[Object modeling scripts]

-- Begin --

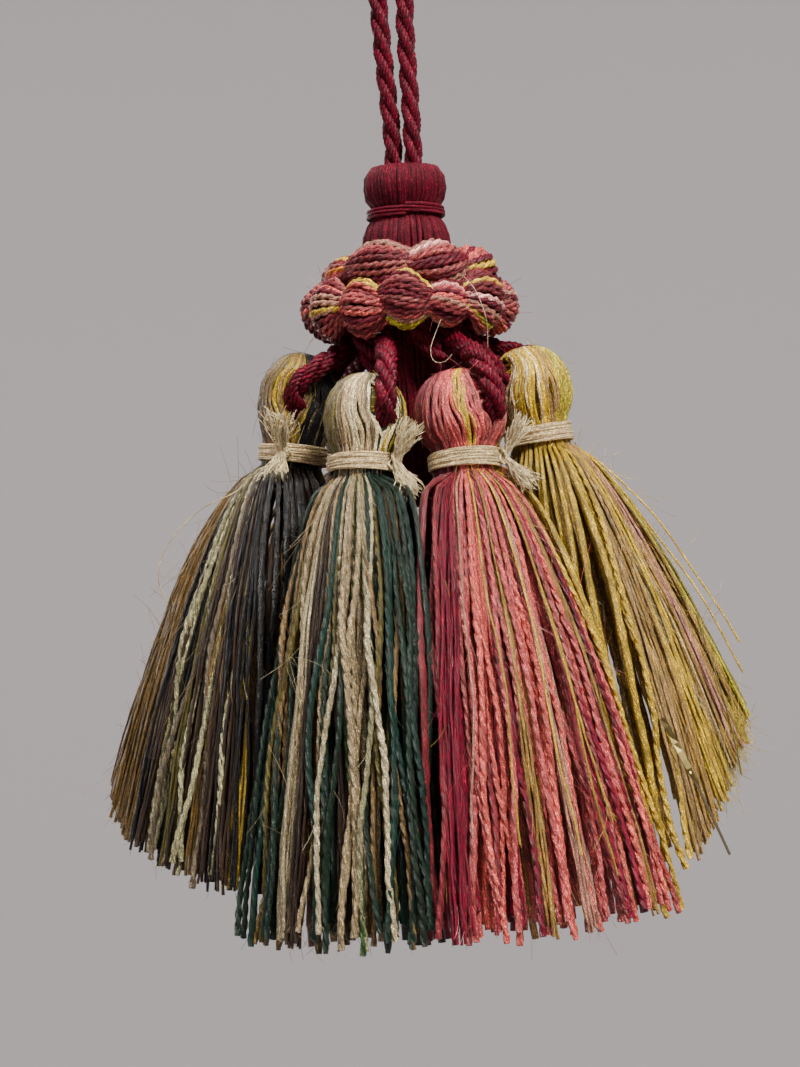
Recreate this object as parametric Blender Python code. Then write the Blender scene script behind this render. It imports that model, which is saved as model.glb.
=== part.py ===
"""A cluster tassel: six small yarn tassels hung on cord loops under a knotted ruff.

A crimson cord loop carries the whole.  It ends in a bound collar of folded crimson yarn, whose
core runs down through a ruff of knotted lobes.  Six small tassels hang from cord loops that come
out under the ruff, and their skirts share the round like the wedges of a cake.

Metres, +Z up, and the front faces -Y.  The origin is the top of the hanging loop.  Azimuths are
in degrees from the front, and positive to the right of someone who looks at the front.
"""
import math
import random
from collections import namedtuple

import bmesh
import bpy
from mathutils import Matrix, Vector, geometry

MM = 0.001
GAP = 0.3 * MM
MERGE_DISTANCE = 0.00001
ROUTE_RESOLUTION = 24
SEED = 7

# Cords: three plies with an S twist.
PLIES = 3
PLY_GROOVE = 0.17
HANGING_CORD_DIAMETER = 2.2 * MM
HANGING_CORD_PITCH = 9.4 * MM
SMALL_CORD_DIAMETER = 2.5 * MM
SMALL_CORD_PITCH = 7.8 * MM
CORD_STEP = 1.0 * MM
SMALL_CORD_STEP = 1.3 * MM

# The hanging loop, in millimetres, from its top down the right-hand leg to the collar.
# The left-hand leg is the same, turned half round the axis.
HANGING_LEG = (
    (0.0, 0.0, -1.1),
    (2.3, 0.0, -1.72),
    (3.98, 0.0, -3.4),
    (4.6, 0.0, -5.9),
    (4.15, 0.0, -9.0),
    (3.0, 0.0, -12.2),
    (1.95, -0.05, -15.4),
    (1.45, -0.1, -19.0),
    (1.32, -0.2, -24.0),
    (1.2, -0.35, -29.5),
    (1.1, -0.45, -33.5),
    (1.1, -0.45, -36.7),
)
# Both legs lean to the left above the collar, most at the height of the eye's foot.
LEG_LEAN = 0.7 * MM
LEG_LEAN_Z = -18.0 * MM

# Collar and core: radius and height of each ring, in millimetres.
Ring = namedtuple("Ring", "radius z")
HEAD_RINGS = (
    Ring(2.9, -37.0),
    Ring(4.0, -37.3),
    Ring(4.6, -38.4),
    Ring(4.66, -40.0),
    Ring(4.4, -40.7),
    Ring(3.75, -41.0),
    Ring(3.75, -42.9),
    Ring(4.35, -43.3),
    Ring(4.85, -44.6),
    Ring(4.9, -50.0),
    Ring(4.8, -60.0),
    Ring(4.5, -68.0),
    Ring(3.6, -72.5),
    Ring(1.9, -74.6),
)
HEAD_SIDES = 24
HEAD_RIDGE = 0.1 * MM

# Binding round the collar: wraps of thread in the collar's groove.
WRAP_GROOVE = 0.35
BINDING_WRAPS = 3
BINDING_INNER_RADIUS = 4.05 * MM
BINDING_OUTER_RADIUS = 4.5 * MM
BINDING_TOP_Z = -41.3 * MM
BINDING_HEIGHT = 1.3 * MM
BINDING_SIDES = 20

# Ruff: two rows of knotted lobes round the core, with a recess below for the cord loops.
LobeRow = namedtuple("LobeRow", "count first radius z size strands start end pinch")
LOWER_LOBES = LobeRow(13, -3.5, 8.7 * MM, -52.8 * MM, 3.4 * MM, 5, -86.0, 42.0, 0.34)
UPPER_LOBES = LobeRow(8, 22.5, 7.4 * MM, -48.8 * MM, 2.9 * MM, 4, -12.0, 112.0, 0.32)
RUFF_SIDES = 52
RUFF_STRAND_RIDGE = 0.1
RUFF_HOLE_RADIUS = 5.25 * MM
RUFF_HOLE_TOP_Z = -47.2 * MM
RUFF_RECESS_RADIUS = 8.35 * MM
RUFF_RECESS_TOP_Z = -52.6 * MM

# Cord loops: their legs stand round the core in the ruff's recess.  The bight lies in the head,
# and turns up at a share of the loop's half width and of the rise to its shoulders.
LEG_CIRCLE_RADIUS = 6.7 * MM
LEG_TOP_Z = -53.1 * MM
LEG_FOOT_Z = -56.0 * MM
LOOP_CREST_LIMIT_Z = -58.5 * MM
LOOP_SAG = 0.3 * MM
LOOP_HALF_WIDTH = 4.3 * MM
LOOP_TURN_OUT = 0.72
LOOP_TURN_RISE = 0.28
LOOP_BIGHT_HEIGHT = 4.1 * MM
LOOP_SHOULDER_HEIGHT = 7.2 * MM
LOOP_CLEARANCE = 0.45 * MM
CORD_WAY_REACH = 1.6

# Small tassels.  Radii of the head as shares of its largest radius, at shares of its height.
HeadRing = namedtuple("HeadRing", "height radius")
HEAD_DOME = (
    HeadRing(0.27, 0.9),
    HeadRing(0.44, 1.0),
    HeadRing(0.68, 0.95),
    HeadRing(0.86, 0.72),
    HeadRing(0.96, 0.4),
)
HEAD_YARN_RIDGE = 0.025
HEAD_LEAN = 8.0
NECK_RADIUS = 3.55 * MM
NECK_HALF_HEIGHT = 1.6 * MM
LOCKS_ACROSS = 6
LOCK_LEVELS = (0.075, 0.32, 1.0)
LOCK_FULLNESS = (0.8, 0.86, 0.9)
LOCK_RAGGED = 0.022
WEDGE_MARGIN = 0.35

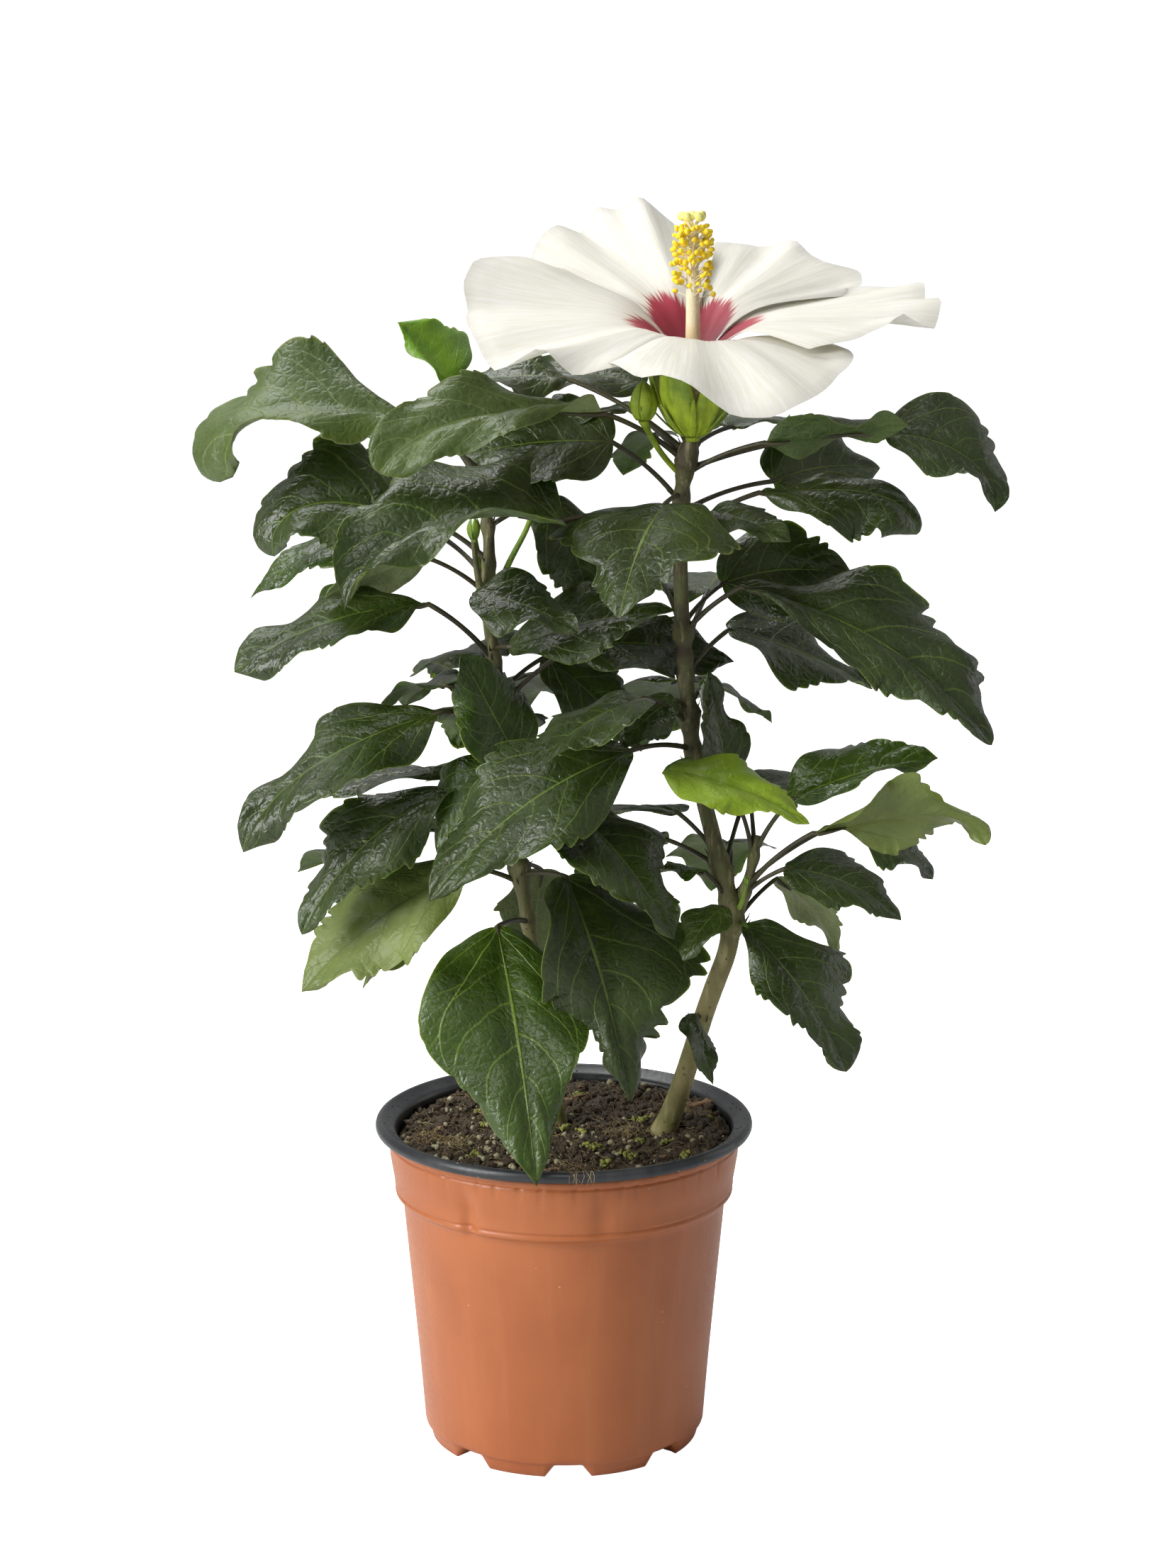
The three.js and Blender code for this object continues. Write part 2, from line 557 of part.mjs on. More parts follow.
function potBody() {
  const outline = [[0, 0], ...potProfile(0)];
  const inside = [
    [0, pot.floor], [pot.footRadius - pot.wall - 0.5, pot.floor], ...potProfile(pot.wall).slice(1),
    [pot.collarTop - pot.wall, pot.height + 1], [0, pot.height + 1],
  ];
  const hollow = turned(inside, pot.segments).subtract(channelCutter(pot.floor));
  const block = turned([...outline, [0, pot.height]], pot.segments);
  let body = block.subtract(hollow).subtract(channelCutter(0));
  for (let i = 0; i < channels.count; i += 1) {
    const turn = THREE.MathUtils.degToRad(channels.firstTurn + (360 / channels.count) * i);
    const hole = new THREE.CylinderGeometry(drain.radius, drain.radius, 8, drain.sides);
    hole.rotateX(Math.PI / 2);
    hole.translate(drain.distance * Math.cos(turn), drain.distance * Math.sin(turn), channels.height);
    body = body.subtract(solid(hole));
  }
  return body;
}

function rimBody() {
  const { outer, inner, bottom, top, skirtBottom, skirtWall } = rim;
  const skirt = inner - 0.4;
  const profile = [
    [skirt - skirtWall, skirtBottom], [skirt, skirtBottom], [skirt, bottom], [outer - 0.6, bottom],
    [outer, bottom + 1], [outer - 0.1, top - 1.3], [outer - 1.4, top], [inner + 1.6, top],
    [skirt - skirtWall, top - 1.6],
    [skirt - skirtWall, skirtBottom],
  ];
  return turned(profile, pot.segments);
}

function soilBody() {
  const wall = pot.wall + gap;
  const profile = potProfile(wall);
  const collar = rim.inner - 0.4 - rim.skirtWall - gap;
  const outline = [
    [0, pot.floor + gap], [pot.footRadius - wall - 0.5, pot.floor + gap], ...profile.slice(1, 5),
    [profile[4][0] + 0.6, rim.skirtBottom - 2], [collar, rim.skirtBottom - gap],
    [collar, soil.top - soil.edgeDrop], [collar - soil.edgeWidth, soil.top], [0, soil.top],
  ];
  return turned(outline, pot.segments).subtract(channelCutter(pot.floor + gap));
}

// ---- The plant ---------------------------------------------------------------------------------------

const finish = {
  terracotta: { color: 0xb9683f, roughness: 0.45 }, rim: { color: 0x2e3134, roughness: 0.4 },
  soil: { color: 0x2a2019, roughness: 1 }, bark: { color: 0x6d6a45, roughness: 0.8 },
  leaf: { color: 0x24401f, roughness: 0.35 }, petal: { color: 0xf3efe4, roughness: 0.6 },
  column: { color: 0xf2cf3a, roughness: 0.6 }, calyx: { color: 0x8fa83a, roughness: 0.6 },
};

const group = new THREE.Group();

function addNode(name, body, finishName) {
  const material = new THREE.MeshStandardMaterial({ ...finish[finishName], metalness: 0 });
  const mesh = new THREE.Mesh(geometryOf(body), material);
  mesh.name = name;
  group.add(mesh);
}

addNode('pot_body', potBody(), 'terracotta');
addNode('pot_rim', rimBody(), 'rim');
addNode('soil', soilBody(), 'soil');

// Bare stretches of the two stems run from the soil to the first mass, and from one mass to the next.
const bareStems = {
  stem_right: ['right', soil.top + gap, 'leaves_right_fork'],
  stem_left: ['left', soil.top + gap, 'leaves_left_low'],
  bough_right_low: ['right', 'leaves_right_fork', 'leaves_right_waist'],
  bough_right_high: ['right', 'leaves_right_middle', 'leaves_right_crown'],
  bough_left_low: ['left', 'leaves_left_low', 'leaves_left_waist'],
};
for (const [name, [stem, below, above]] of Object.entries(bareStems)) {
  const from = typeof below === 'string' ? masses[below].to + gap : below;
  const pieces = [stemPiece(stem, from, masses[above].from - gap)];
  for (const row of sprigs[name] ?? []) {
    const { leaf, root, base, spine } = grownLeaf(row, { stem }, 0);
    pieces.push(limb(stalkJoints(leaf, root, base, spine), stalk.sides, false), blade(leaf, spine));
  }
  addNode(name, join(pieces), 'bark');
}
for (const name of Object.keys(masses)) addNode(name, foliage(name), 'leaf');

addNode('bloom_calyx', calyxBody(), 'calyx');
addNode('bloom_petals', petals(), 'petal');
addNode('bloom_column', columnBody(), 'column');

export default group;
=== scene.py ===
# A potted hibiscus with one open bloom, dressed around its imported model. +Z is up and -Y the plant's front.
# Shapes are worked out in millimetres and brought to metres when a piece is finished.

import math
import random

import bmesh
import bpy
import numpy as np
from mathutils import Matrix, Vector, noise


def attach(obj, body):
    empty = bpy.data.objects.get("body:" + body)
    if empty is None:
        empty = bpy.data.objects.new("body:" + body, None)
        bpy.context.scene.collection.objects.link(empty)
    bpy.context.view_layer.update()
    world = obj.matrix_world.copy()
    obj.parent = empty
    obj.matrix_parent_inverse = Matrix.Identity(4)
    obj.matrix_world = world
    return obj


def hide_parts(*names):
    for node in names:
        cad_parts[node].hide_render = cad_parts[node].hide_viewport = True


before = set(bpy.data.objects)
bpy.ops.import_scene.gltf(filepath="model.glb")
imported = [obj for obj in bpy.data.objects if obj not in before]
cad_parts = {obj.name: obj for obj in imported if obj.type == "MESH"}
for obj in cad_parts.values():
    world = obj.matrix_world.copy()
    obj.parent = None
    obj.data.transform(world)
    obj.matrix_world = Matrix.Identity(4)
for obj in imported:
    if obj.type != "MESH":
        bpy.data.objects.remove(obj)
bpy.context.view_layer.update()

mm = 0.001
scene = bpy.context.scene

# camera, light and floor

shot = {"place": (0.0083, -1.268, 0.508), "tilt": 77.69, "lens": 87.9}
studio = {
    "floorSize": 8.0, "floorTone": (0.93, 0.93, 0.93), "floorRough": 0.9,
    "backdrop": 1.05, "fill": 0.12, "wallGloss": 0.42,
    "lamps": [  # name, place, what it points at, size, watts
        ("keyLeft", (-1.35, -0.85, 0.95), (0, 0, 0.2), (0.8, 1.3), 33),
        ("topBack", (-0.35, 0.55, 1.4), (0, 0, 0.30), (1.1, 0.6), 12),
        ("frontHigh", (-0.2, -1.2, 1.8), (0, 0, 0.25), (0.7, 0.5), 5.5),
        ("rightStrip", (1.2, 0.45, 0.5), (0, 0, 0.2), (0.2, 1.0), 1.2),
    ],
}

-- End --

THE REQUEST
Return, unchanged, the run of lines above that opens with the line containing "addNode('bloom_calyx', calyxBody(), 'calyx');" and closes with the line containing "bpy.context.scene.collection.objects.link(empty)". Include both.

THE COMPLETED TASK
addNode('bloom_calyx', calyxBody(), 'calyx');
addNode('bloom_petals', petals(), 'petal');
addNode('bloom_column', columnBody(), 'column');

export default group;
=== scene.py ===
# A potted hibiscus with one open bloom, dressed around its imported model. +Z is up and -Y the plant's front.
# Shapes are worked out in millimetres and brought to metres when a piece is finished.

import math
import random

import bmesh
import bpy
import numpy as np
from mathutils import Matrix, Vector, noise


def attach(obj, body):
    empty = bpy.data.objects.get("body:" + body)
    if empty is None:
        empty = bpy.data.objects.new("body:" + body, None)
        bpy.context.scene.collection.objects.link(empty)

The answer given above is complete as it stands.